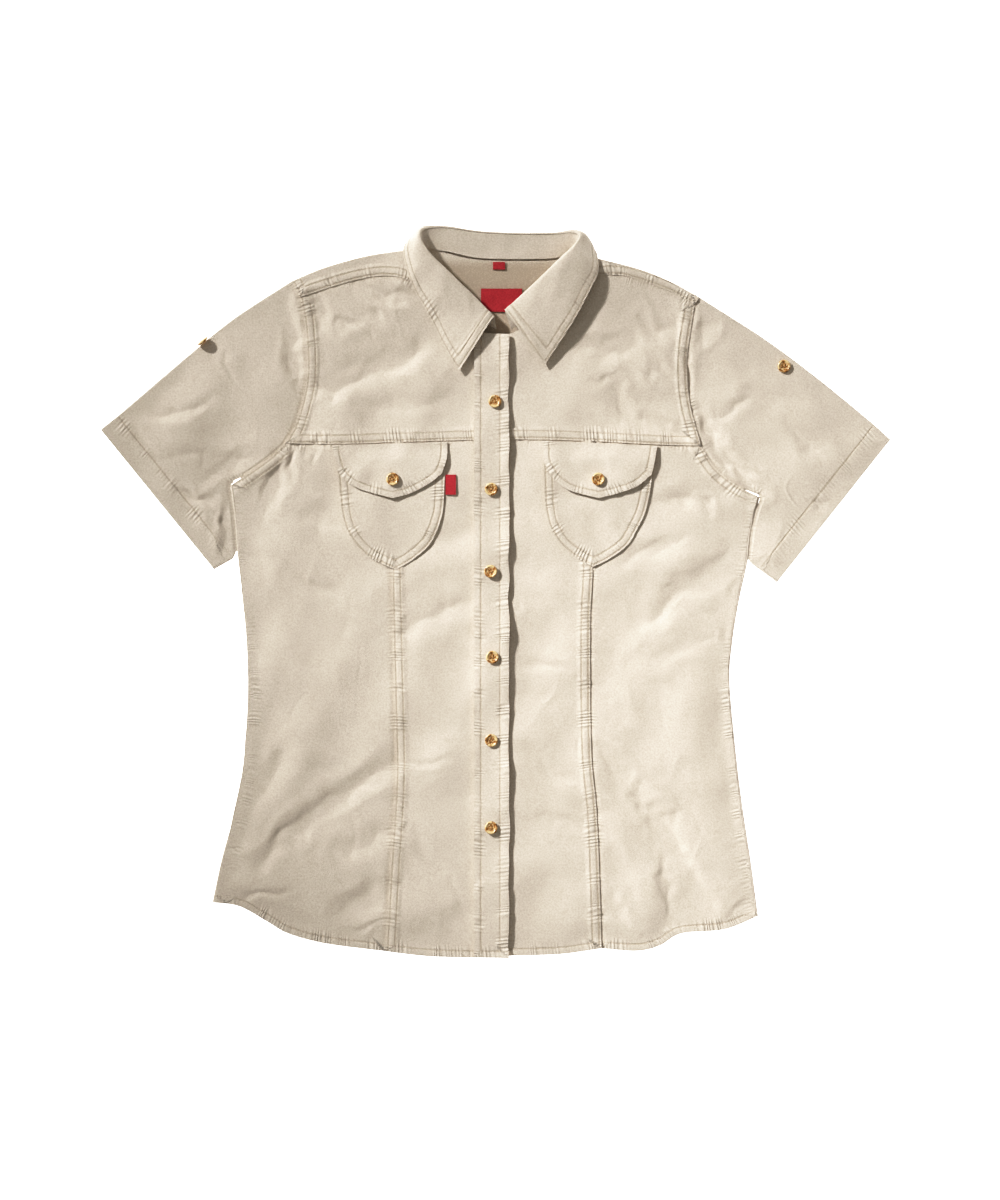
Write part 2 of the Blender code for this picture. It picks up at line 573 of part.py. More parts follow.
def make_sleeve(name, arm, top_edge, by_body, underarm, cuff, cloth):
    """A flattened tube from the armhole to the cuff, its lower layer on the floor."""
    seam = armhole(arm)
    seam[-1] = by_body[0]
    seam = joined(seam, spaced(by_body, ARM_BODY))
    count = len(seam) - 1
    share = np.linspace(0, 1, count + 1)[:, None]
    share = 0.35 * share + 0.65 * share ** 2.2
    cuff_line = (1 - share) * np.array(cuff[0]) + share * np.array(cuff[1])
    top = joined(spaced(top_edge, SLEEVE_ROWS), spaced([top_edge[-1], cuff[0]], BAND_ROWS))
    under = joined(spaced(underarm[:2], SLEEVE_ROWS), spaced(underarm[1:], BAND_ROWS))
    plan = pull_in(coons(seam, cuff_line, top, under), ("bottom",))
    rings = []
    normals = []
    for row in plan:
        ends = [(row[0] - row[1]), (row[-1] - row[-2])]
        ends = [end / np.linalg.norm(end) for end in ends]
        front = []
        back = []
        for k, (x, y) in enumerate(row):
            low = float(back_mid(x, y))
            high = float(front_mid(x, y))
            if k in (0, count):
                radius = (high - low) / 2
                x, y = row[k] - ends[0 if k == 0 else 1] * radius
            front.append((x, y, high))
            back.append((x, y, low))
        middle = [(front[k][2] + back[k][2]) / 2 for k in (0, -1)]
        ring = front + [(*row[-1], middle[1])] + back[::-1] + [(*row[0], middle[0])]
        up = [(0, 0, 1)] * len(front) + [(*ends[1], 0)] + [(0, 0, -1)] * len(back) + [(*ends[0], 0)]
        rings.append(ring)
        normals.append(up)
    rings = np.array(rings)
    normals = np.array(normals)
    faces = grid_faces(*rings.shape[:2], closed=True)
    facing = np.cross(rings[0, 1] - rings[0, 0], rings[1, 0] - rings[0, 0])[2]
    if facing < 0:
        faces = [face[::-1] for face in faces]
    cloth_wall("sleeve_" + name, rings, faces, normals, cloth)


def collar_table():
    """The collar's sections as columns, finely sampled between them."""
    table = np.array(COLLAR_SECTIONS, float)
    steps = COLLAR_STEPS
    fine = smooth_line(table, steps)
    return {name: fine[:, k] for k, name in enumerate(COLLAR_COLUMNS)}


def collar_lines():
    """Fold, outer edge, neck edge and the outward direction at each station."""
    c = collar_table()
    fold = np.column_stack([c["fold_x"], c["fold_y"], c["fold_z"]])
    tucked = np.clip(c["tucked"], 0, 1)
    resting = front_top(c["edge_x"], c["edge_y"]) + HALF
    edge_z = (1 - tucked) * (resting + c["edge_lift"]) + tucked * c["edge_lift"]
    edge = np.column_stack([c["edge_x"], c["edge_y"], np.maximum(edge_z, HALF)])
    neck_z = back_mid(c["neck_x"], c["neck_y"]) + FRONT_RISE + 0.2
    neck_z = neck_z + (1 - tucked) * relief(c["neck_x"], c["neck_y"])
    neck = np.column_stack([c["neck_x"], c["neck_y"], neck_z])
    along = np.gradient(fold[:, :2], axis=0)
    outward = np.column_stack([along[:, 1], -along[:, 0]])
    outward /= -np.linalg.norm(outward, axis=1)[:, None]
    return fold, edge, neck, outward, tucked, c["roll"]


def make_collar(cloth):
    fold, edge, neck, outward, tucked, roll = collar_lines()
    flat_out = np.column_stack([outward, np.zeros(len(outward))])
    up = np.array([0, 0, 1.0])
    seam = fold + flat_out * (2.0 * (1 - tucked[:, None])) - up * 1.5

    stand = []
    for k in range(STAND_ROWS + 1):
        t = k / STAND_ROWS
        stand.append(neck * (1 - t) + seam * t)
    stand = np.array(stand)
    rise = stand[-1] - stand[-2]
    rise /= np.linalg.norm(rise, axis=1)[:, None]
    stand[-1] -= rise * FOLD_SEAM_GAP / 2
    stand_normals = surface_normals(stand)
    cloth_wall("collar_stand", stand, grid_faces(*stand.shape[:2]), stand_normals, cloth)

    control_a = seam + rise * roll[:, None] + up * (2.2 * (1 - tucked[:, None]))
    over = fold + (edge - fold) * 0.5 + flat_out * roll[:, None] * 0.2 + up * 5.0
    under = fold + flat_out * roll[:, None] * 1.9
    under[:, 2] = edge[:, 2]
    control_b = over * (1 - tucked[:, None]) + under * tucked[:, None]
    leaf = []
    for k in range(LEAF_ROWS + 1):
        t = k / LEAF_ROWS
        leaf.append(seam * (1 - t) ** 3 + control_a * (3 * t * (1 - t) ** 2)
                    + control_b * (3 * t * t * (1 - t)) + edge * t ** 3)
    leaf = np.array(leaf)
    leaf[0] += rise * FOLD_SEAM_GAP / 2
    leaf[..., 2] = np.maximum(leaf[..., 2], HALF)
    leaf_normals = surface_normals(leaf)
    leaf_normals[0] = stand_normals[-1]
    cloth_wall("collar_leaf", leaf, grid_faces(*leaf.shape[:2]), leaf_normals, cloth)


def placket_mid(x, y):
    """The placket's middle: on both fronts, its free edge standing a little proud."""
    free = ramp(x, 0, PLACKET_LEFT + PLACKET_WIDTH)
    return front_top(x, y) + CLEAR_ON_PANEL + 0.1 + PLACKET_WALL / 2 + 1.2 * free


def make_placket(cloth):
    right = PLACKET_LEFT + PLACKET_WIDTH
    rows = SIDE_ROWS + ARM_UNDER + ARM_CHEST
    left_line = spaced([(PLACKET_LEFT, -366.0), (PLACKET_LEFT, 258)], rows)
    right_line = spaced([(right, -366.4), (right, 256)], rows)
    bottom = spaced([left_line[0], right_line[0]], 3)
    top = spaced([left_line[-1], right_line[-1]], 3)
    panel("placket", coons(bottom, top, left_line, right_line), cloth, placket_mid, PLACKET_WALL)


def pocket_mid(x, y):
    return front_top(x, y) + CLEAR_ON_PANEL + HALF


def flap_mid(x, y):
    """Flat on the panel at the chest seam, on the pocket below, a little fuller mid-way."""
    over_pocket = ramp(-y, -146, -POCKET_TOP - 2)
    return pocket_mid(x, y) + (CLOTH + 0.5) * over_pocket + 0.8 * ramp(-y, -140, -105)


def patch_grid(outline, across, rows):
    """A pocket's or flap's plan grid, its point a shared corner of the lower edge."""
    left = spaced(outline["side_left"], rows)[::-1]
    right = spaced(outline["side_right"], rows)[::-1]
    lower = joined(spaced(outline["lower"], across), spaced(outline["lower_right"], across))
    upper = spaced([left[-1], right[-1]], 2 * across)
    return coons(lower, upper, left, right)


def make_pockets(cloth):
    for name, outline in (("left", POCKET_LEFT), ("right", POCKET_RIGHT)):
        panel("pocket_" + name, patch_grid(outline, 4, 5), cloth, pocket_mid)
    for name, outline in (("left", FLAP_LEFT), ("right", FLAP_RIGHT)):
        grid = patch_grid(outline, 4, 3)
        grid[-1, :, 1] -= 1.0
        panel("flap_" + name, grid, cloth, flap_mid)


def button_mesh(material):
    """A turned disc with a raised rim, as a profile that is spun once round."""
    profile = [(0, 1.9), (3.6, 1.9), (4.6, 2.6), (5.7, 2.6), (6.5, 1.7), (6.1, 0.5), (4.2, 0), (0, 0)]
    mesh = bpy.data.meshes.new("button")
    scaled = [(r * MM, 0, z * BUTTON_HEIGHT / 2.6 * MM) for r, z in profile]
    mesh.from_pydata(scaled, [(k, k + 1) for k in range(len(profile) - 1)], [])
    mesh.materials.append(material)
    return mesh


def add_button(name, mesh, place, tilt_axis=None, tilt=0):
    item = bpy.data.objects.new(name, mesh)
    bpy.data.collections["safari_shirt"].objects.link(item)
    spin = item.modifiers.new("turned", "SCREW")
    spin.angle = 2 * math.pi
    spin.steps = BUTTON_STEPS
    spin.render_steps = BUTTON_STEPS
    spin.use_merge_vertices = True
    spin.merge_threshold = 0.00001
    item.location = [float(value) * MM for value in place]
    if tilt_axis is not None:
        item.rotation_mode = "AXIS_ANGLE"
        item.rotation_axis_angle = (tilt, *tilt_axis)
    return item


def resting_height(height, x, y, half_wall):
    """The highest point of the cloth that a button at this place touches."""
    angles = np.linspace(0, 2 * math.pi, 13)
    xs = x + BUTTON_RADIUS * 0.65 * np.cos(angles)
    ys = y + BUTTON_RADIUS * 0.65 * np.sin(angles)
    return float(np.max(height(xs, ys))) + half_wall + LAYER_GAP


def make_buttons(horn):
    mesh = button_mesh(horn)
    for number, (x, y) in enumerate(PLACKET_BUTTONS, 1):
        z = resting_height(placket_mid, x, y, PLACKET_WALL / 2)
        add_button("button_front_%d" % number, mesh, (x, y, z))
    for side, (x, y) in FLAP_BUTTONS.items():
        add_button("button_flap_" + side, mesh, (x, y, resting_height(flap_mid, x, y, HALF)))
    x, y = SLEEVE_BUTTON_RIGHT
    add_button("button_sleeve_right", mesh, (x, y, resting_height(front_mid, x, y, HALF)))
    fold = spaced(SLEEVE_TOP_LEFT, 200)
    at = int(np.argmin(np.abs(fold[:, 0] - SLEEVE_BUTTON_LEFT_X)))
    edge = fold[at + 1] - fold[at - 1]
    edge /= np.linalg.norm(edge)
    stand_off = BUTTON_RADIUS * math.sin(SLEEVE_BUTTON_TILT) + SLEEVE_BUTTON_FLOOR
    add_button("button_sleeve_left", mesh, (*fold[at], stand_off), (*edge, 0), SLEEVE_BUTTON_TILT)


def make_labels(red):
    for name, sizes, layer in (("neck_label", NECK_LABEL, back_mid), ("size_tab", SIZE_TAB, back_mid),
                               ("pocket_tab", POCKET_TAB, front_mid)):
        x0, x1 = sizes["x"]
        y0, y1 = sizes["y"]
        bottom = spaced([(x0, y0), (x1, y0)], 2)
        top = spaced([(x0, y1), (x1, y1)], 2)
        grid = coons(bottom, top, spaced([(x0, y0), (x0, y1)], 2), spaced([(x1, y0), (x1, y1)], 2))
        wall = sizes["wall"]
        panel(name, grid, red, lambda x, y: layer(x, y) + HALF + LABEL_GAP + wall / 2, wall)


def main():
    clear_scene()
    collection = bpy.data.collections.new("safari_shirt")
    bpy.context.scene.collection.children.link(collection)
    cloth = make_material("twill", (0.72, 0.65, 0.53), 0.9)
    horn = make_material("button", (0.55, 0.33, 0.14), 0.3)
    red = make_material("label", (0.55, 0.03, 0.05), 0.75)
    make_back(cloth)
    make_yoke(cloth)
    make_fronts(cloth)
    make_sleeve("left", ARMHOLE_LEFT, SLEEVE_TOP_LEFT, SLEEVE_BY_BODY_LEFT, UNDERARM_LEFT, CUFF_LEFT, cloth)
    make_sleeve("right", ARMHOLE_RIGHT, SLEEVE_TOP_RIGHT, SLEEVE_BY_BODY_RIGHT, UNDERARM_RIGHT, CUFF_RIGHT,
                cloth)
    make_collar(cloth)
    make_placket(cloth)
    make_pockets(cloth)
    make_buttons(horn)
    make_labels(red)


main()
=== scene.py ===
"""A short-sleeved safari shirt in beige cotton twill, laid flat on its back and buttoned.

Tables are in millimetres, meshes in metres, +X the viewer's right and +Y towards the collar.
Left and right are the viewer's.
"""
import math

import bpy
import numpy as np
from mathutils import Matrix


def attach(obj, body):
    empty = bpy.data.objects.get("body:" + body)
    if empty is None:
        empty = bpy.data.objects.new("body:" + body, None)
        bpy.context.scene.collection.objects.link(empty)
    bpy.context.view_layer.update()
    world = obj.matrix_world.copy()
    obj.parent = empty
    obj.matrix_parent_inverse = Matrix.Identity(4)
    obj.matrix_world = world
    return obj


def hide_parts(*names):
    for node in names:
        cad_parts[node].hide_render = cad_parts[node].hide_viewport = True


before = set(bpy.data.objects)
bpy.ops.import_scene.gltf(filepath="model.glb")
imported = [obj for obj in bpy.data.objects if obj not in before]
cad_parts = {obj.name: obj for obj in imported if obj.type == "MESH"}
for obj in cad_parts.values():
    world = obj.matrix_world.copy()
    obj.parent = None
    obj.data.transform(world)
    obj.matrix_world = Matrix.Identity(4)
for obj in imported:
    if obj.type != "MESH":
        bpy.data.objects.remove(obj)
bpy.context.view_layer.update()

MM = 0.001
CLOTH = 1.2            # wall of a single cut piece
SEAM_GAP = 0.3         # between two pieces that are sewn edge to edge
FOLD_SEAM_GAP = 0.6    # mid-wall gap at the collar's seam, 0.3 on the inside of its bend
LAYER_GAP = 0.3        # between two layers that lie on each other
HALF = CLOTH / 2

PUFF = 3.2             # how far the front floats above the back, well inside the outline
PUFF_REACH = 26.0      # distance from the outline where it has nearly risen
COLLAR_LIFT = 1.9      # the yoke lies this much higher where the leaf is tucked under it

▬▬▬

▶ EXERCISE INSTRUCTIONS:
Of the lines above, retype only those from the line containing "UNDERARM_LEFT, CUFF_LEFT, cloth)" through the line containing "back and buttoned.", including both, exactly.

▶ SOLUTION TO THE PROBLEM:
    make_sleeve("left", ARMHOLE_LEFT, SLEEVE_TOP_LEFT, SLEEVE_BY_BODY_LEFT, UNDERARM_LEFT, CUFF_LEFT, cloth)
    make_sleeve("right", ARMHOLE_RIGHT, SLEEVE_TOP_RIGHT, SLEEVE_BY_BODY_RIGHT, UNDERARM_RIGHT, CUFF_RIGHT,
                cloth)
    make_collar(cloth)
    make_placket(cloth)
    make_pockets(cloth)
    make_buttons(horn)
    make_labels(red)


main()
=== scene.py ===
"""A short-sleeved safari shirt in beige cotton twill, laid flat on its back and buttoned.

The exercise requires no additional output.